Duke University Press, 1994
Everyday Forms of State Formation is the first book to systematically examine the relationship between popular cultures and state formation in revolutionary and post-revolutionary Mexico. While most accounts have emphasized either the role of peasants and peasant rebellions or that of state formation in Mexico’s past, these original essays reveal the state’s day-to-day engagement with grassroots society by examining popular cultures and forms of the state simultaneously and in relation to one another.
Structured in the form of a dialogue between a distinguished array of Mexicanists and comparative social theorists, this volume boldly reassesses past analyses of the Mexican revolution and suggests new directions for future study.
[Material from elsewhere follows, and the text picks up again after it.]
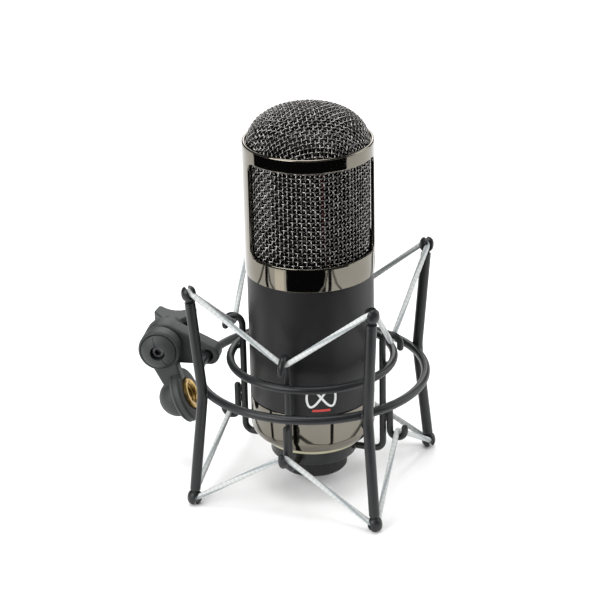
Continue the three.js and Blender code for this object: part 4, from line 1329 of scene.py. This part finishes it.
def makeLights():
    # Soft boxes that face the object, and flat cards that only its polished parts see.
    centre = (0, 0, (cadBox[0].z + cadBox[1].z) / 2)
    for name, (place, size, power) in stageLook["lights"].items():
        light = bpy.data.lights.new(name, "AREA")
        light.shape, light.size, light.size_y, light.energy = "RECTANGLE", size[0], size[1], power
        obj = bpy.data.objects.new(name, light)
        obj.matrix_world = Matrix.Translation(place) @ facing(place, centre)
        bpy.context.scene.collection.objects.link(obj)
    for name, (inner, outer, start, end, glow) in stageLook["cards"].items():
        # part of a flat ring lying just above the floor
        azimuth = np.radians(np.linspace(start, end, 25))[None]
        radius = np.array([inner, outer])[:, None]
        lift = cadBox[0].z + 0.5 * mm
        card = Finish(name, colour=(0.006, 0.006, 0.007), rough=1.0, specular=0.0,
                      glowColour=(1.0, 0.97, 0.9), glow=glow)
        mesh = asMesh(name, Shell().grid(polar(radius, azimuth, lift), wrapColumns=False))
        obj = bpy.data.objects.new(name, mesh)
        bpy.context.scene.collection.objects.link(obj)
        mesh.materials.append(card.material)
        obj.visible_camera = obj.visible_diffuse = obj.visible_shadow = False


def makeWorld():
    # The surroundings light the object softly; straight to the camera they are plain white.
    world = bpy.data.worlds.new("studio")
    bpy.context.scene.world = world
    world.use_nodes = True
    tree = world.node_tree
    w = Wired(tree)
    level = stageLook["world"]
    toCamera, toMirror = w.node("LightPath"), w.node("LightPath", output=3)
    soft = level["soft"]
    strength = (toCamera * (level["camera"] - soft) + toMirror * (level["mirror"] - soft)) + soft
    background = tree.nodes["Background"]
    background.inputs["Color"].default_value = (1, 1, 1, 1)
    tree.links.new(strength.socket, background.inputs["Strength"])
    bpy.context.scene.view_settings.view_transform = "Standard"


def makeCamera():
    # Looks from its place at the target, then rolls about its own axis.
    place, target, roll, lens = stageLook["camera"]
    data = bpy.data.cameras.new("camera")
    data.sensor_width, data.lens, data.clip_start = 36, lens, 0.01
    camera = bpy.data.objects.new("camera", data)
    turn = facing(place, target) @ Matrix.Rotation(math.radians(roll), 4, "Z")
    camera.matrix_world = Matrix.Translation(place) @ turn
    bpy.context.scene.collection.objects.link(camera)
    bpy.context.scene.camera = camera


makeFloor()
makeLights()
makeWorld()
makeCamera()
print("stage made")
Showcasing a wealth of original archival and ethnographic research, this collection provides a new and deeper understanding of Mexico’s revolutionary experience. It also speaks more broadly to a problem of extraordinary contemporary relevance: the manner in which local societies and self-proclaimed "revolutionary" states are articulated historically. The result is a unique collection bridging social history, anthropology, historical sociology, and cultural studies in its formulation of new approaches for rethinking the multifaceted relationship between power, culture, and resistance.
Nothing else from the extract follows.